What to do
Search the material for the string "code", then return every line where it is found.

Input material
==============================
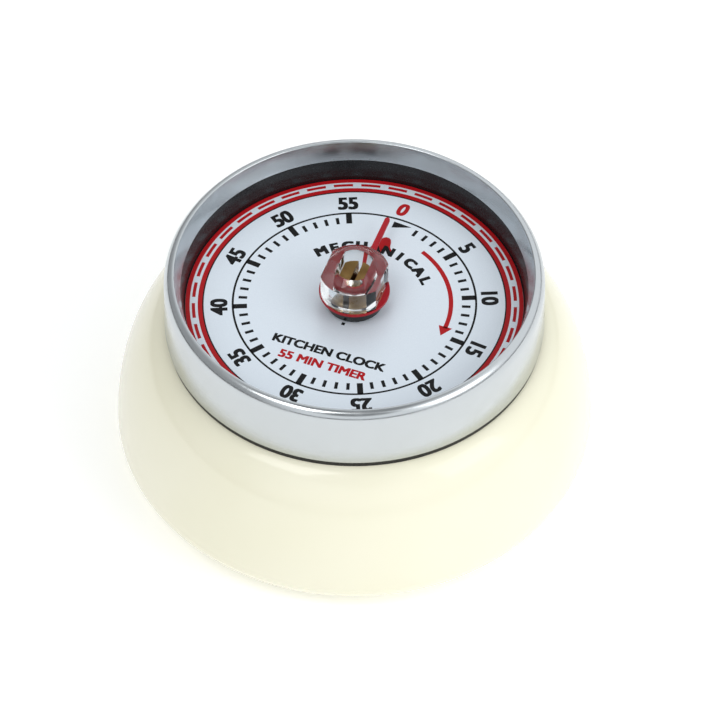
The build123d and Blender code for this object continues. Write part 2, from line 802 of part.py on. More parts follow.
==============================
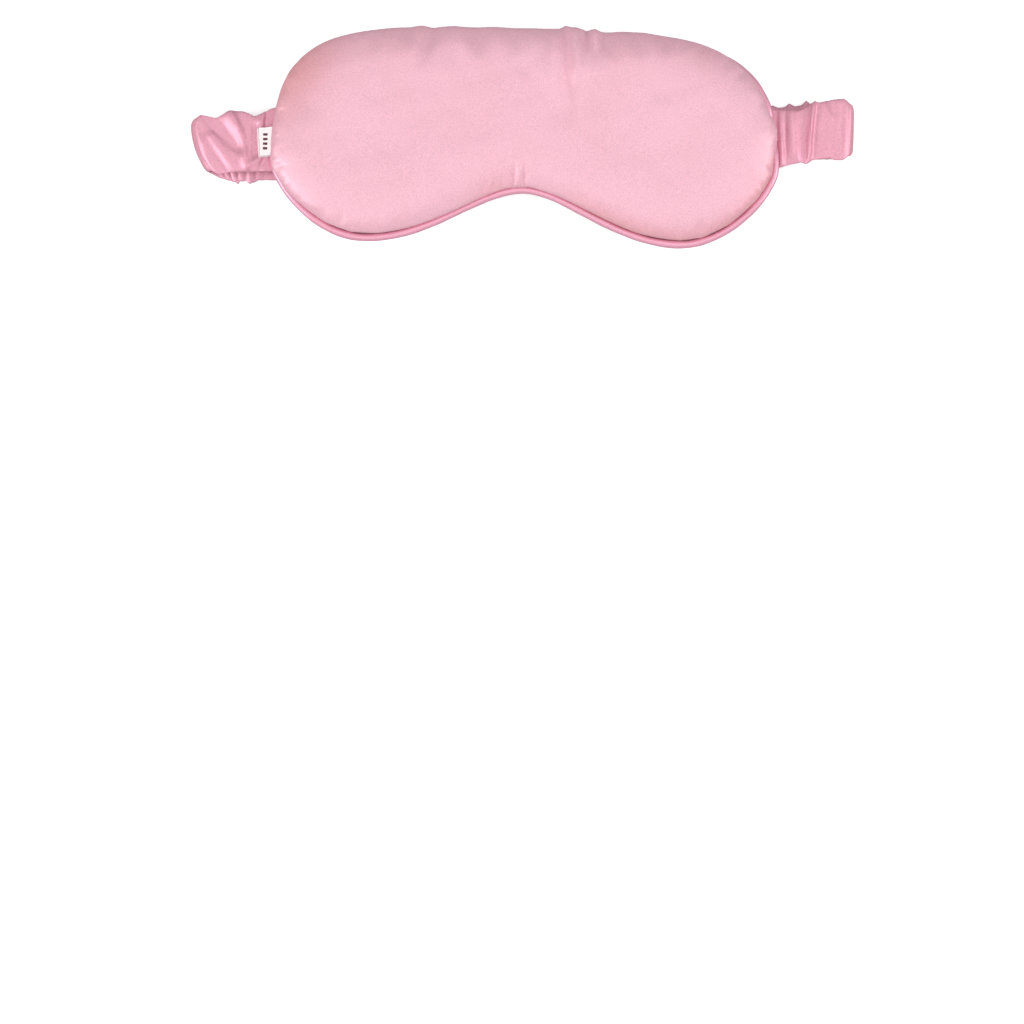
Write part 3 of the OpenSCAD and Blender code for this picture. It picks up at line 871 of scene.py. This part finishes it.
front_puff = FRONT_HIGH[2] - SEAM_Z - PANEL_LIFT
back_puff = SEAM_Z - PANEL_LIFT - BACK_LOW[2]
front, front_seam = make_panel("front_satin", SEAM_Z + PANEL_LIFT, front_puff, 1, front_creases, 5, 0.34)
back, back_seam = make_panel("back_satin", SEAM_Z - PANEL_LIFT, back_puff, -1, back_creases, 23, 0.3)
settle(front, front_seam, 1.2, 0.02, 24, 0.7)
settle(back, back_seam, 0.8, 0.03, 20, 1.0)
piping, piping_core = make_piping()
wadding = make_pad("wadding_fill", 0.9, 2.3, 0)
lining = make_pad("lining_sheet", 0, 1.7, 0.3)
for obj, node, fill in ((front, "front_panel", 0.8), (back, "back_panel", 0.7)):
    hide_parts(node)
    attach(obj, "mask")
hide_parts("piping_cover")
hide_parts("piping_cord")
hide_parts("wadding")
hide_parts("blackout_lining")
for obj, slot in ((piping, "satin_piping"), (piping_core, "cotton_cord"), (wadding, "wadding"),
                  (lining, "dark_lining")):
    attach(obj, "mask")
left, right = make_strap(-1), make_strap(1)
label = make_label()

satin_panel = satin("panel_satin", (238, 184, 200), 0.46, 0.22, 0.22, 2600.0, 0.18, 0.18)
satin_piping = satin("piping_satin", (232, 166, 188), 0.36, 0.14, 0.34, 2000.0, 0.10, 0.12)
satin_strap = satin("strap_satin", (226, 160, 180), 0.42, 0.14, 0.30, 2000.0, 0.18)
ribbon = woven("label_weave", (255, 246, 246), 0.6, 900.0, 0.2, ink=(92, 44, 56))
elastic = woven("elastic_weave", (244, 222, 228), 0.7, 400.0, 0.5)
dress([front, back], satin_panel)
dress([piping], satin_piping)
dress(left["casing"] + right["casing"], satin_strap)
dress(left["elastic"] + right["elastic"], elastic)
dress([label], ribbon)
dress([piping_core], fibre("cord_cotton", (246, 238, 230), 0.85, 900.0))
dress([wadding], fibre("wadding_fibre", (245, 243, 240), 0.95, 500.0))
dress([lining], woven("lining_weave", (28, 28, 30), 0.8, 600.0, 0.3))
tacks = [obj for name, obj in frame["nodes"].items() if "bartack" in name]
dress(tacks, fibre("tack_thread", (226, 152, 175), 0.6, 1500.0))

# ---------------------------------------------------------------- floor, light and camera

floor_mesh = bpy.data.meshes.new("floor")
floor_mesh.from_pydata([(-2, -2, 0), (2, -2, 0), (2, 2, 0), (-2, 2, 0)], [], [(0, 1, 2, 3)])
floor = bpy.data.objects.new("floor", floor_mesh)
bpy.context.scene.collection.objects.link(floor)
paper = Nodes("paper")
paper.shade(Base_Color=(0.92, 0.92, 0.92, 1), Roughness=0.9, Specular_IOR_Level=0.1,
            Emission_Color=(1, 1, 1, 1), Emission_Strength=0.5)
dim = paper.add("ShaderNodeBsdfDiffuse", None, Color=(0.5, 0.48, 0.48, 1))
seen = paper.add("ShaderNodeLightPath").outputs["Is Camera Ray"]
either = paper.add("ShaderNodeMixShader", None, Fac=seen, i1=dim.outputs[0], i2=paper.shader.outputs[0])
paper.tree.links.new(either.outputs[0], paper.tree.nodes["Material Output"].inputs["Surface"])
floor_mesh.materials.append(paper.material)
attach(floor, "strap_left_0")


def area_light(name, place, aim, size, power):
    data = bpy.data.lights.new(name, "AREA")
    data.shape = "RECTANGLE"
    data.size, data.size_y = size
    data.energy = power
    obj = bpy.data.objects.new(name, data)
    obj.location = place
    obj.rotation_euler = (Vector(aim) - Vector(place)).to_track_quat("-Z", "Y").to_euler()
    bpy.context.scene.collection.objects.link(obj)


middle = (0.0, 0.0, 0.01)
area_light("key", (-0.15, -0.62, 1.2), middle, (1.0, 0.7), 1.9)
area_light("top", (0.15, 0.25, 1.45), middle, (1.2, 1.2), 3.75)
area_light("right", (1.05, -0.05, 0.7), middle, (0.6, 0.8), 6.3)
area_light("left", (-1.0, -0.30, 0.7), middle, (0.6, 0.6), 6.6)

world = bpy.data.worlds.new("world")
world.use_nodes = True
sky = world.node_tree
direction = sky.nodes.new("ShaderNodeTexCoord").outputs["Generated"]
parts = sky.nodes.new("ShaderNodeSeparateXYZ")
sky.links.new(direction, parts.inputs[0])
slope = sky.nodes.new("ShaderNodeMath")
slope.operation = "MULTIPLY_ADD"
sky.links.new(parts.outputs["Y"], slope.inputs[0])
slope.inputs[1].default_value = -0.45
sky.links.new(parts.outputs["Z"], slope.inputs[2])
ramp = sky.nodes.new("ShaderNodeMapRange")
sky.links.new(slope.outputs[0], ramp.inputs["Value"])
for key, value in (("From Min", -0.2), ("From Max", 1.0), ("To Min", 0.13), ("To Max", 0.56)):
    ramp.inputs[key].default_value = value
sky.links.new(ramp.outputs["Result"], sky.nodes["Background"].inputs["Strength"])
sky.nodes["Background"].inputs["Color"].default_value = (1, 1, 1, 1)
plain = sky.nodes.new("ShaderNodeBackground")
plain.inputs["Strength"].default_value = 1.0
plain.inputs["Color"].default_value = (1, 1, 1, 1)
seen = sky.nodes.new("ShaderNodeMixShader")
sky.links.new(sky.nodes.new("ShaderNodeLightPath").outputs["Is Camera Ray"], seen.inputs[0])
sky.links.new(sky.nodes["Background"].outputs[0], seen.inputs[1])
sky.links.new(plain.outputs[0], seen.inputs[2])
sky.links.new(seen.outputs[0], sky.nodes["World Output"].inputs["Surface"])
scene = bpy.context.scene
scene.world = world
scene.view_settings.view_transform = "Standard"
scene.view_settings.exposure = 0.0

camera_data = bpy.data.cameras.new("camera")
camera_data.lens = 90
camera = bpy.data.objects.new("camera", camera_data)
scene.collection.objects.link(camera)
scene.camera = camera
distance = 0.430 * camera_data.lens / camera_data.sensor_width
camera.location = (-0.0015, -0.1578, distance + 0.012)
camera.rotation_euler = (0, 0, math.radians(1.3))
==============================
Response below
The build123d and Blender code for this object continues. Write part 2, from line 802 of part.py on. More parts follow.
Write part 3 of the OpenSCAD and Blender code for this picture. It picks up at line 871 of scene.py. This part finishes it.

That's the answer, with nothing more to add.